On Wednesday, Tanzanians go to the polls to decide who will be their president for the next five years. It is the sixth election since the country went multi-party a quarter of a century ago.
In a continent of often contested elections outcome, Tanzania has always stood out since its transition into a multiparty democracy in the 1990s. While the ruling Chama cha Mapidunzi (CCM) party maintained a tenacious hold onto power, there was certain decency about the competition.
Save for the odd case of the internal process in Zanzibar, and complaints by the opposition about an unequal contest, at the Union level, elections have avoided the kind of polarising spillover common in Africa.
That is a legacy to be proud of and worthy of preserving. In a number of respects, this year’s election is a portrait of how much the country has changed. With 14 contenders challenging President John Pombe Magufuli, it can also be safely said that this is perhaps the most contested election in Tanzania’s history.
Yet despite the 15-horse race, the real competition is between Tundu Lissu, President Magufuli’s main challenger, who this year returned from medical treatment abroad to join the race.
Coming against a backdrop of a four-year freeze on political activities to the constituency level, expectations both within and outside Tanzania are high. What is at stake in not necessarily who carries the day but the character of the process itself.
Mr Lissu and other opposition candidates have had to cope with a radically changed landscape with many curbs on what they can and cannot say or do. At some point during the campaigns, Mr Lissu had to contend with a suspension running for several days.
With his track record against corruption and fighting the lethargy in the government bureaucracy and getting the state to work again, President Magufuli is expected to carry the day. Yet some of the actions of his government not only undermine this narrative but threaten to be the proverbial fly in the ointment.

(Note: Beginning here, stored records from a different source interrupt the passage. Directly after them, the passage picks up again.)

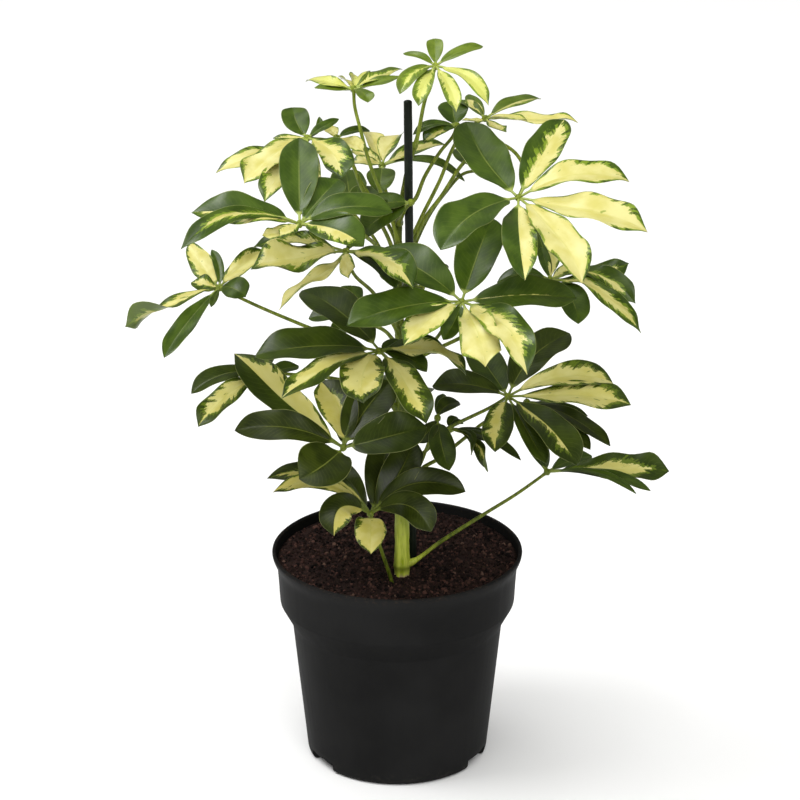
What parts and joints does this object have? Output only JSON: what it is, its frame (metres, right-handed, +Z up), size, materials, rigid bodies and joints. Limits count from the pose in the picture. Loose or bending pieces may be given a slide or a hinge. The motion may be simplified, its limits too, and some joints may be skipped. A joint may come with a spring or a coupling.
{
  "type": "potted umbrella plant",
  "caption": "Young variegated umbrella plant with palm-shaped compound leaves on long stalks, an upright trunk and support stake, standing in a round nursery pot of soil.",
  "frame": {"origin": "centre of the pot's underside, on the surface it stands on", "axes": "+Z up along the pot axis; -Y towards the side of the plant that is seen in the picture, +X to its right"},
  "size_m": [0.354, 0.2842, 0.4976],
  "materials": {
    "pot": "matte black injection-moulded polypropylene",
    "soil": "dark brown peat potting mix, crumbly and dull",
    "stake": "dark green-black stained support cane, smooth",
    "stem": "yellow-green living stem, satin",
    "leaf": "glossy green leaflets with cream-yellow variegation"
  },
  "bodies": {
    "root": {"pot": "pot", "soil": "soil", "stake": "stake", "trunk": "stem", "leaf_01": "leaf", "leaf_02": "leaf", "leaf_03": "leaf", "leaf_04": "leaf", "leaf_05": "leaf", "leaf_06": "leaf", "leaf_07": "leaf", "leaf_08": "leaf", "leaf_09": "leaf", "leaf_10": "leaf", "leaf_11": "leaf", "leaf_12": "leaf", "leaf_13": "leaf", "leaf_14": "leaf", "leaf_15": "leaf", "leaf_16": "leaf", "leaf_17": "leaf", "leaf_18": "leaf", "leaf_19": "leaf", "leaf_20": "leaf", "leaf_21": "leaf", "leaf_22": "leaf", "leaf_23": "leaf", "leaf_24": "leaf", "leaf_25": "leaf", "leaf_26": "leaf", "leaf_27": "leaf", "leaf_28": "leaf"}
  },
  "joints": []
}
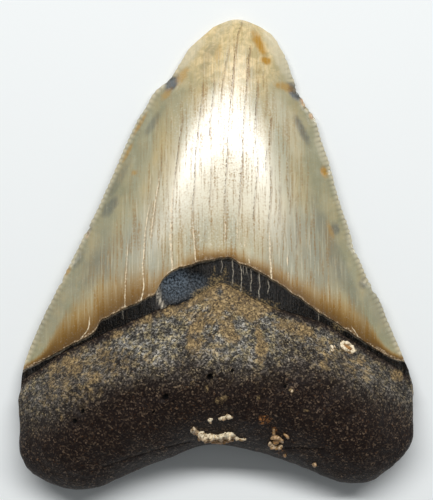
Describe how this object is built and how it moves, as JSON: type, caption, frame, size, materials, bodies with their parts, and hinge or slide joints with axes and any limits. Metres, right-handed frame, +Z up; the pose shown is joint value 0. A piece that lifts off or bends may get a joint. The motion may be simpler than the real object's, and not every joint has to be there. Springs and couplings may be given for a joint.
{
  "type": "fossil shark tooth",
  "caption": "Broad triangular fossil shark tooth with a thick lobed root, a dark gum-line band and a serrated enamel crown, lying on its flat face.",
  "frame": {"origin": "Under the middle of the tooth's outline, on the surface that it rests on.", "axes": "+Z up, away from the resting surface, so the domed inner face looks up; +Y from the root to the tip; +X to the right when the tooth is seen from above with its tip away from the viewer."},
  "size_m": [0.1026, 0.1225, 0.0268],
  "materials": {
    "fossil": "satin"
  },
  "bodies": {
    "root": {"tooth": "fossil"}
  },
  "joints": []
}
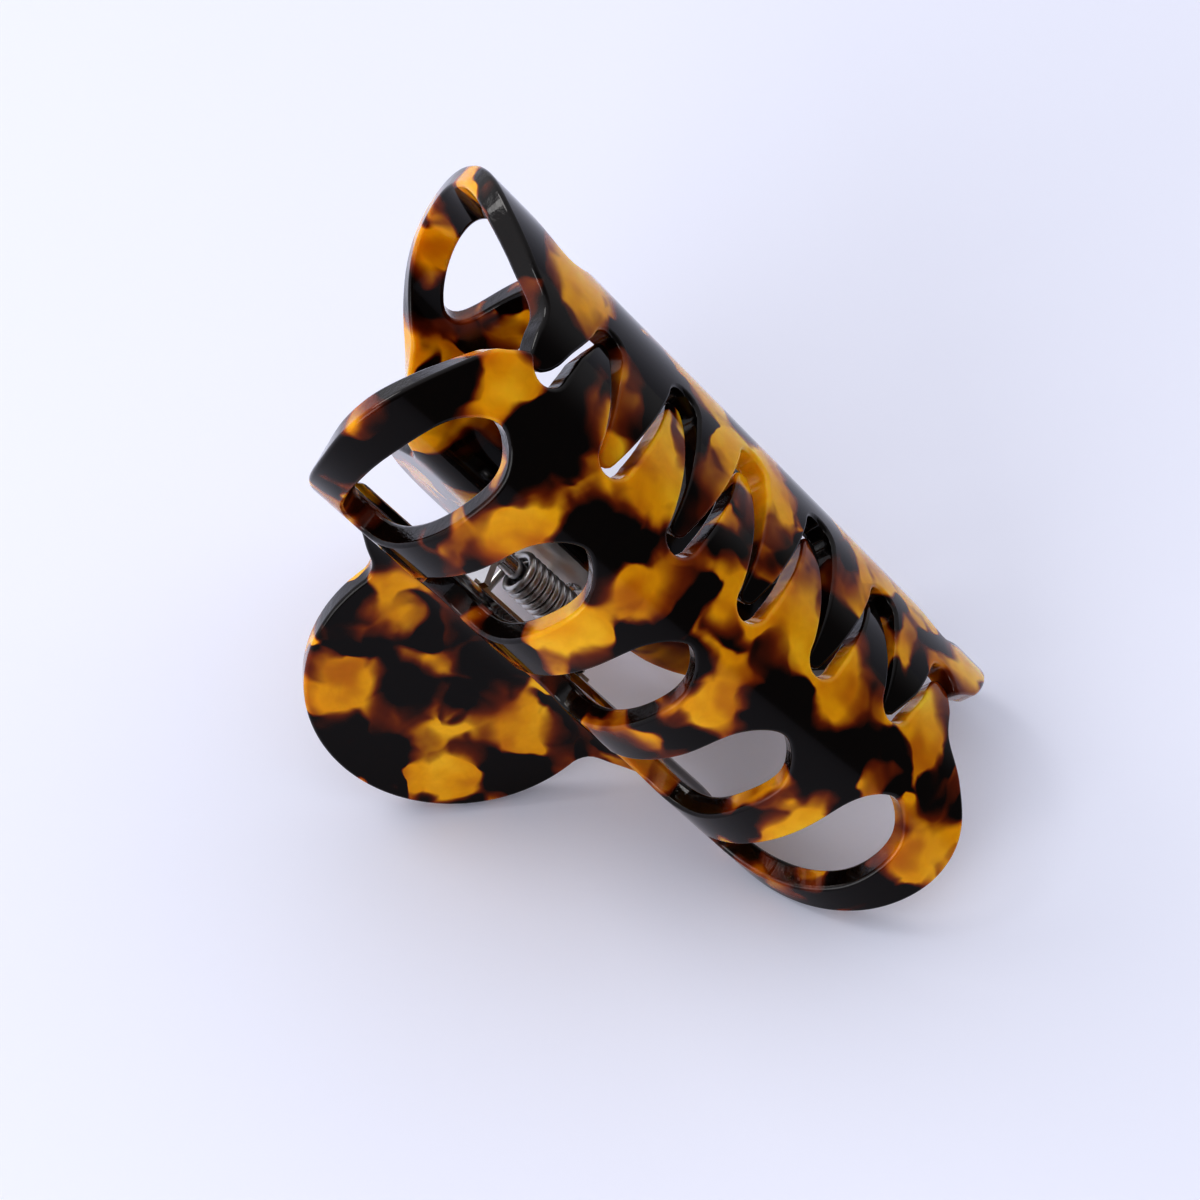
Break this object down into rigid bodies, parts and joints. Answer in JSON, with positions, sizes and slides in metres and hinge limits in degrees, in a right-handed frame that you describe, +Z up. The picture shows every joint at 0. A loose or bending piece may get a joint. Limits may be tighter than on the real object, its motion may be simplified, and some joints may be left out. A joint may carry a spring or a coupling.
{
  "type": "claw clip",
  "caption": "Hair claw clip: two rolled tortoiseshell acetate jaws with interleaved teeth, slots and half-disc handles, on a sprung pin hinge.",
  "frame": {"origin": "centre of the bounding box's base: the surface that the clip lies on", "axes": "+X along the clip, towards the end that rests on the surface; +Y from the near jaw to the far jaw; +Z up. The clip's own length leans 47.3 degrees down from +X, as it lies on both handles and one end"},
  "size_m": [0.081, 0.044, 0.0815],
  "materials": {
    "acetate": "polished tortoiseshell",
    "plate_steel": "nickel plated, satin",
    "pin_steel": "polished",
    "spring_steel": "drawn wire",
    "rivet_steel": "polished"
  },
  "bodies": {
    "near_half": {"jaw_near": "acetate", "hinge_plate_near": "plate_steel", "hinge_pin": "pin_steel", "torsion_spring": "spring_steel", "rivet_near_left": "rivet_steel", "rivet_near_right": "rivet_steel"},
    "far_half": {"jaw_far": "acetate", "hinge_plate_far": "plate_steel", "rivet_far_left": "rivet_steel", "rivet_far_right": "rivet_steel"}
  },
  "joints": [
    {"name": "jaw_hinge", "type": "hinge", "parent": "near_half", "child": "far_half", "pos_m": [-0.01585, 0, 0.02437], "axis": [-0.6782, 0, 0.7349], "range_deg": [0, 60], "stiffness_Nm_per_rad": 0.15, "springref_deg": -57.3, "deforming": ["torsion_spring"]}
  ]
}
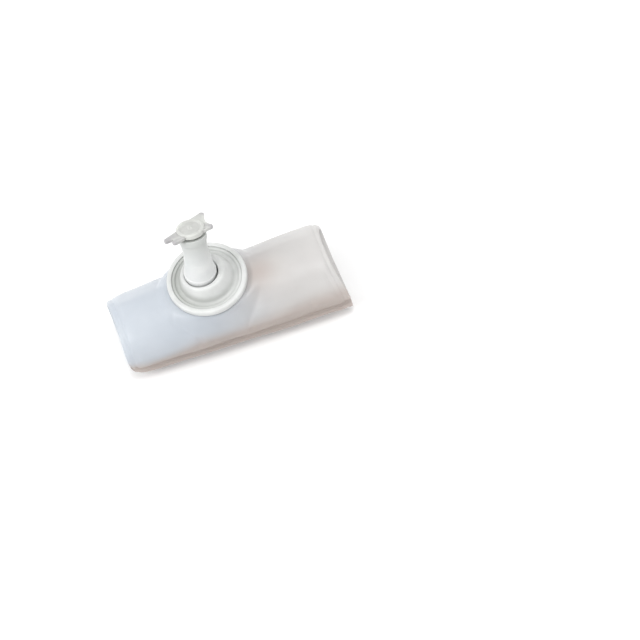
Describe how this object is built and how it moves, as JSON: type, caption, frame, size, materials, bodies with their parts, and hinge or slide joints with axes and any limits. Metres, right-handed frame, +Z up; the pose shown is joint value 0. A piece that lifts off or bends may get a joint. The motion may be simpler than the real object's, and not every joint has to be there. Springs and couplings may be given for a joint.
{
  "type": "inflatable finger splint",
  "caption": "Short double-walled air sleeve of milky film that holds a finger straight, with a round air valve and winged cap on top.",
  "frame": {"origin": "middle of the sleeve's length and width, on the surface that it lies on", "axes": "+X along the finger towards the knuckle, +Z up through the valve, +Y to the side that the stem leans to"},
  "size_m": [0.0645, 0.0247, 0.0404],
  "materials": {
    "film": "milky clear soft film, satin sheen",
    "soft_valve": "soft milky plastic, satin",
    "stem": "milky plastic, smooth",
    "cap": "milky plastic, smooth"
  },
  "bodies": {
    "splint": {"air_sleeve": "film", "valve_flange": "soft_valve", "valve_stem": "stem"},
    "cap": {"valve_cap": "cap"}
  },
  "joints": [
    {"name": "cap_twist", "type": "hinge", "parent": "splint", "child": "cap", "pos_m": [-0.00352, 0.00589, 0.03651], "axis": [0.0833, 0.3743, 0.9236], "range_deg": [0, 90]}
  ]
}
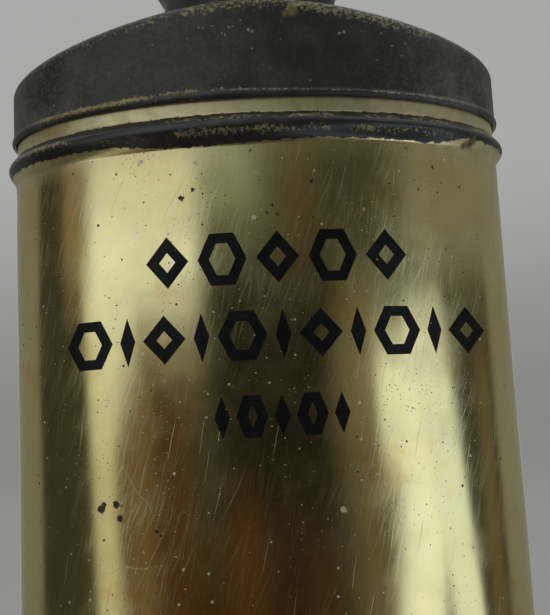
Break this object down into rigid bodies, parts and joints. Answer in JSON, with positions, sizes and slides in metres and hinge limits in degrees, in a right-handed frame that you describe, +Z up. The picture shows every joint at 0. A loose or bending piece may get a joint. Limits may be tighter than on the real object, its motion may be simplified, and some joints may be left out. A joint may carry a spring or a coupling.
{
  "type": "powder tin",
  "caption": "Flat oval tinplate powder tin with a recessed base, a beaded body, a pull-off shoulder and a turning sifter cap that opens and shuts its holes.",
  "frame": {"origin": "centre of the flat face that the tin stands on", "axes": "+Z up through the neck, +X along the oval's width, -Y out of the printed front"},
  "size_m": [0.0586, 0.0318, 0.1107],
  "materials": {
    "brass_lacquer": "tinplate under glossy brass-coloured lacquer, finely scratched",
    "black_japan": "satin black japan, dusty, worn through to brass along its edges",
    "plain_tin": "dull tinned steel"
  },
  "bodies": {
    "body": {"body_wall": "brass_lacquer", "base_plate": "black_japan"},
    "lid": {"shoulder": "black_japan", "neck": "black_japan", "sifter_plate": "brass_lacquer", "rivet": "plain_tin", "rivet_washer": "plain_tin"},
    "cap": {"sifter_cap": "black_japan"}
  },
  "joints": [
    {"name": "lid_lift", "type": "slide", "parent": "body", "child": "lid", "axis": [0, 0, 1], "range_m": [0, 0.02]},
    {"name": "cap_turn", "type": "hinge", "parent": "lid", "child": "cap", "pos_m": [0, 0, 0.1095], "axis": [0, 0, 1], "range_deg": [0, 30]}
  ]
}
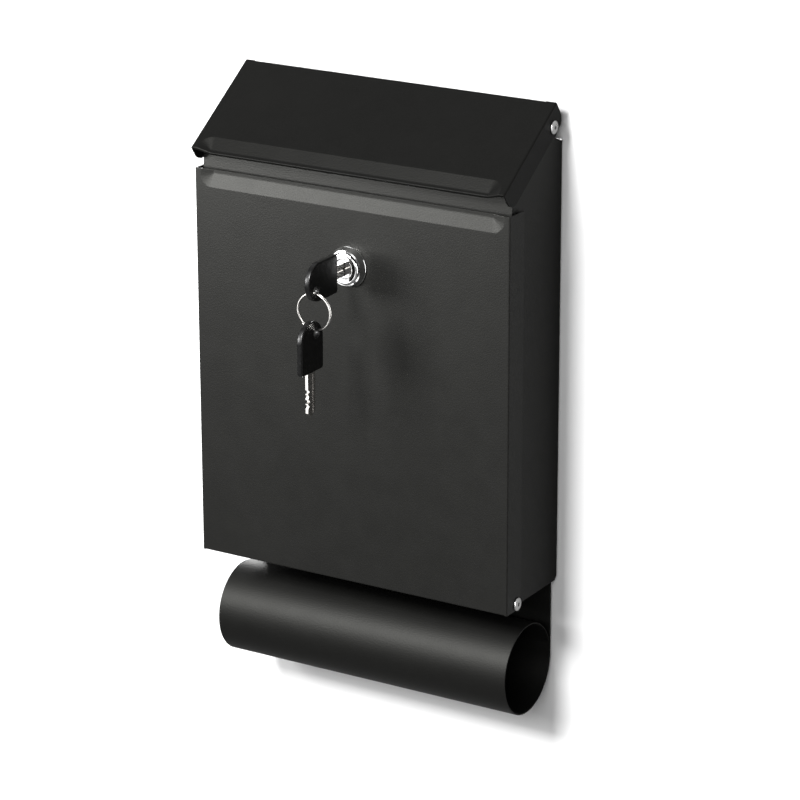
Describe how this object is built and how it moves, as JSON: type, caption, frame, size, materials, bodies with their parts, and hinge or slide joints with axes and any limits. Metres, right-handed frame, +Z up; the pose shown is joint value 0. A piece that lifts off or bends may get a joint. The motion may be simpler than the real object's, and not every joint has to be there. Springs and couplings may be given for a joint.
{
  "type": "wall mounted mailbox",
  "caption": "Wall mounted steel letter box with a sloping hinged lid, a lockable drop-down door, a cam lock with keys on a ring, and an open newspaper tube below.",
  "frame": {"origin": "middle of the back panel's flat rear face, which lies on the wall", "axes": "+X to the right as seen from the front, +Y into the wall, so the front faces -Y, and +Z up"},
  "size_m": [0.218, 0.1203, 0.3739],
  "materials": {
    "body_paint": "fine textured matt black powder coat",
    "lid_paint": "fine textured matt black powder coat",
    "door_paint": "fine textured matt black powder coat",
    "roll_paint": "fine textured matt black powder coat",
    "rivet_aluminium": "plain blind rivet",
    "lock_chrome": "polished chrome plate",
    "lock_zinc": "zinc plated steel",
    "wafer_brass": "plain brass",
    "key_nickel": "nickel plated",
    "key_plastic": "moulded black plastic"
  },
  "bodies": {
    "root": {"body_shell": "body_paint", "bottom_panel": "body_paint", "front_fascia": "body_paint", "newspaper_tube": "roll_paint", "lid_rivet_left": "rivet_aluminium", "lid_rivet_right": "rivet_aluminium", "door_rivet_left": "rivet_aluminium", "door_rivet_right": "rivet_aluminium"},
    "lid": {"lid_panel": "lid_paint"},
    "door": {"door_panel": "door_paint", "lock_housing": "lock_chrome", "lock_washer": "lock_zinc", "lock_nut": "lock_zinc"},
    "lock_core": {"lock_plug": "lock_chrome", "lock_wafer_1": "wafer_brass", "lock_wafer_2": "wafer_brass", "lock_wafer_3": "wafer_brass", "lock_wafer_4": "wafer_brass", "lock_cam": "lock_zinc", "cam_washer": "lock_zinc", "cam_screw": "lock_zinc"},
    "key": {"key_blade": "key_nickel", "key_head": "key_plastic"},
    "ring": {"key_ring": "key_nickel"},
    "spare_key": {"spare_key_blade": "key_nickel", "spare_key_head": "key_plastic"}
  },
  "joints": [
    {"name": "lid_hinge", "type": "hinge", "parent": "root", "child": "lid", "pos_m": [0, -0.01377, 0.1465], "axis": [-1, 0, 0], "range_deg": [0, 60]},
    {"name": "door_hinge", "type": "hinge", "parent": "root", "child": "door", "pos_m": [0, -0.0535, -0.1337], "axis": [1, 0, 0], "range_deg": [0, 95]},
    {"name": "lock_turn", "type": "hinge", "parent": "door", "child": "lock_core", "pos_m": [0, -0.072, 0.0605], "axis": [0, 1, 0], "range_deg": [0, 90]},
    {"name": "key_pull", "type": "slide", "parent": "lock_core", "child": "key", "axis": [0, -1, 0], "range_m": [0, 0.024]},
    {"name": "ring_swing", "type": "hinge", "parent": "key", "child": "ring", "pos_m": [0, -0.1035, 0.0541], "axis": [1, 0, 0], "range_deg": [-60, 20]},
    {"name": "spare_key_round_ring", "type": "hinge", "parent": "ring", "child": "spare_key", "pos_m": [0, -0.1035, 0.0431], "axis": [0, 1, 0], "range_deg": [-90, 0]}
  ],
  "couplings": [
    {"joint": "spare_key_round_ring", "follows": "lock_turn", "ratio": -1}
  ]
}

In a tumultuous Great Lakes region, Tanzania is held in high esteem for its stability and its role in guaranteeing stability. Its intervention in the DRC in 2013, reset the equation, bringing a modicum of stability to the east of that country. Albeit under the same umbrella, the peaceful political transition, now in its fifth fold, has been nothing but exemplary.
That is why certain aspects of this year’s polls are cause for concern. Though isolated, incidents of violence targeting Magufuli’s challengers are cause for concern. In August, there was an attack against the offices of Mr Lissu’s Chadema party in Arusha.
President Magufuli’s government also faces criticism over alleged threats and repression against the opposition. And now, the government has reportedly locked out foreign election observers.
Such a decision could possibly be an expression of independence but external observers could have been useful under the present circumstances.
Whatever the case, Tanzania’s future and heritage are solely in the hands of the incumbent government.
President Magufuli owes Tanzanians and the region in general, an election that does not betray the legacy of peaceful contestation for power.